È la filosofia, tenuta distinta dall’ideologia (visione antropomorfizzante inevitabile che non può cogliere le connessioni strutturali e l’essenza delle cose) che, giudicata “attività umana indispensabile” avente come oggetto la verità, l’universale, può distruggere la pseudoconcretezza. Essa ha per oggetto, infatti, la verità intesa come rapporto di soggetto e oggetto, per come si crea nel divenire storico (non storicistico) mediante la prassi sociale degli uomini. Per cogliere la verità la filosofia deve distruggere la pseudoconcretezza. La tematizzazione filosofica della categoria di prassi come attività conoscitiva di distruzione della pseudoconcretezza pone le basi per una prassi rivoluzionaria di superamento della pseudoconcretezza stessa. La dialettica come pensiero che smuove le feticizzazioni della pseudo concretezza e la dialettica come prassi rivoluzionaria sono dunque il superamento di una condizione di alienazione per una emancipazione che riconsegni all’uomo le potenzialità di ente naturale generico.
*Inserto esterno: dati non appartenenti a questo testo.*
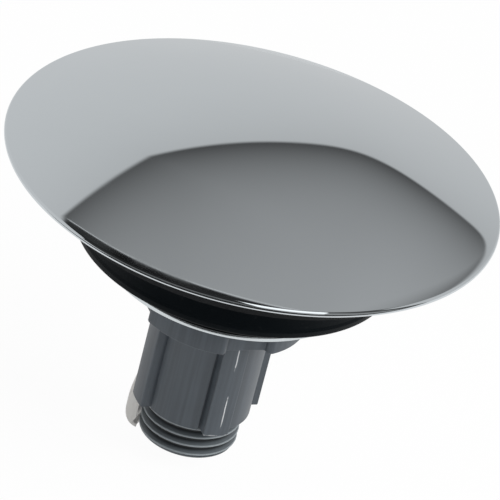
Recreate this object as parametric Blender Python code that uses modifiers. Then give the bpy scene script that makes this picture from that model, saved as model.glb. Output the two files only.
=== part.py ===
"""Pop-up drain plug: a chromed domed cap on a moulded carrier, a rubber seal held by a steel washer, and a
ribbed guide sleeve with a height-adjusting screw in its lower end.

Metres, +Z up through the cap. The origin is on the plug's axis, level with the seal's lower outer edge,
which is where the plug rests on the outlet's seat.
"""

import math

import bmesh
import bpy
from mathutils import Matrix, Vector

# Clearances
FIT_GAP = 0.0003
RUNNING_GAP = 0.00015
CUT_OVERRUN = 0.001

# Cap shell: a shallow dome with a round edge
CAP_RADIUS = 0.036
CAP_WALL = 0.00085
CAP_RISE = 0.00483
RIM_HEIGHT = 0.0125

# Seal: a ring with a beaded lower edge and a conical underside
SEAL_RADIUS = 0.02344
SEAL_BORE_RADIUS = 0.0165
SEAL_WALL_HEIGHT = 0.0082
SEAL_CONE_DROP = 0.00285
SEAL_BEAD_HEIGHT = 0.0008
SEAL_BEAD_STEP = 0.00022
SEAL_WAIST_DEPTH = 0.0004
SEAL_EDGE_RADIUS = 0.0003

# Clamp washer
WASHER_RADIUS = 0.0188
WASHER_THICKNESS = 0.0008

# Carrier: flange plate with a skirt, drum and hollow neck with a boss, stiffened by webs and gussets
CARRIER_FLANGE_RADIUS = 0.031
CARRIER_PLATE = 0.0018
SKIRT_WALL = 0.0012
SKIRT_BOTTOM = 0.0083
CARRIER_DRUM_RADIUS = 0.0205
CARRIER_WALL = 0.002
BOSS_RADIUS = 0.008
WEB_COUNT = 6
WEB_THICKNESS = 0.0014
GUSSET_COUNT = 12
GUSSET_THICKNESS = 0.0012
GUSSET_DROP = 0.0026

# Fastening screw with its washer, and the insert it goes into
SCREW_RADIUS = 0.0025
SCREW_HEAD_RADIUS = 0.0045
SCREW_HEAD_HEIGHT = 0.003
SCREW_HEAD_ROUND = 0.0008
SCREW_TIP_REACH = 0.0012
HEX_SOCKET_RADIUS = 0.0023
HEX_SOCKET_DEPTH = 0.0016
SCREW_WASHER_RADIUS = 0.0049
SCREW_WASHER_THICKNESS = 0.0009
INSERT_RADIUS = 0.0036
INSERT_LENGTH = 0.008
INSERT_GROOVE_DEPTH = 0.0003
INSERT_GROOVE_WIDTH = 0.0016

# Guide sleeve: notched collar, ribbed tube, centring spigot and inner web
COLLAR_RADIUS = 0.013
COLLAR_HEIGHT = 0.00645
NOTCH_FLOOR_RADIUS = 0.01137
NOTCH_WIDTH = 0.0062
NOTCH_CORNER_RADIUS = 0.0008
NOTCH_DRAFT = 0.00008
SPIGOT_RADIUS = 0.006
SPIGOT_HEIGHT = 0.0024
TUBE_RADIUS = 0.0082
TUBE_REACH = 0.0273
TUBE_WEB = 0.0075
RIB_COUNT = 4
RIB_RADIUS = 0.00945
RIB_WIDTH = 0.0039
RIB_DRAFT = 0.00008
ROOT_GROOVE_WIDTH = 0.00045
ROOT_GROOVE_DEPTH = 0.00025
MOULDED_EDGE = 0.0002

# Adjusting screw and its friction ring
ADJUSTER_RADIUS = 0.0073
ADJUSTER_REACH = 0.0058
ADJUSTER_LENGTH = 0.0125
ADJUSTER_BORE_RADIUS = 0.0035
ADJUSTER_FLOOR = 0.0045
ADJUSTER_CHAMFER = 0.0005
SLOT_WIDTH = 0.002
SLOT_LENGTH = 0.011
SLOT_DEPTH = 0.0018
RING_SECTION_RADIUS = 0.0008
RING_SETBACK = 0.0021

# Retaining spring: a sprung leg in a window of the sleeve's wall, bellied below it, with a notched foot
SPRING_BEARING = math.radians(135)
SPRING_WIDTH = 0.005
SPRING_THICKNESS = 0.0011
SPRING_LENGTH = 0.0202
SPRING_BELLY = 0.0008
SPRING_BELLY_TOP = 0.0108
SPRING_BELLY_HEIGHT = 0.0046
SPRING_TIP_BELOW_SCREW = 0.0019
SPRING_NOTCH_HEIGHT = 0.0021
SPRING_NOTCH_DEPTH = 0.0005
SPRING_LIP_HEIGHT = 0.00055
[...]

L’ontologia dell’uomo di Kosík permette quindi di pensare il superamento della condizione di alienazione dell’orizzonte capitalistico per la creazione di uno spazio sociale emancipato che trova nella storia autentica un termine di riferimento normativo.



[1] L. Cesana, C. Preve, Filosofia della verità e della giustizia. Il pensiero di Karel Kosík, Editrice Petite Plaisance 2012.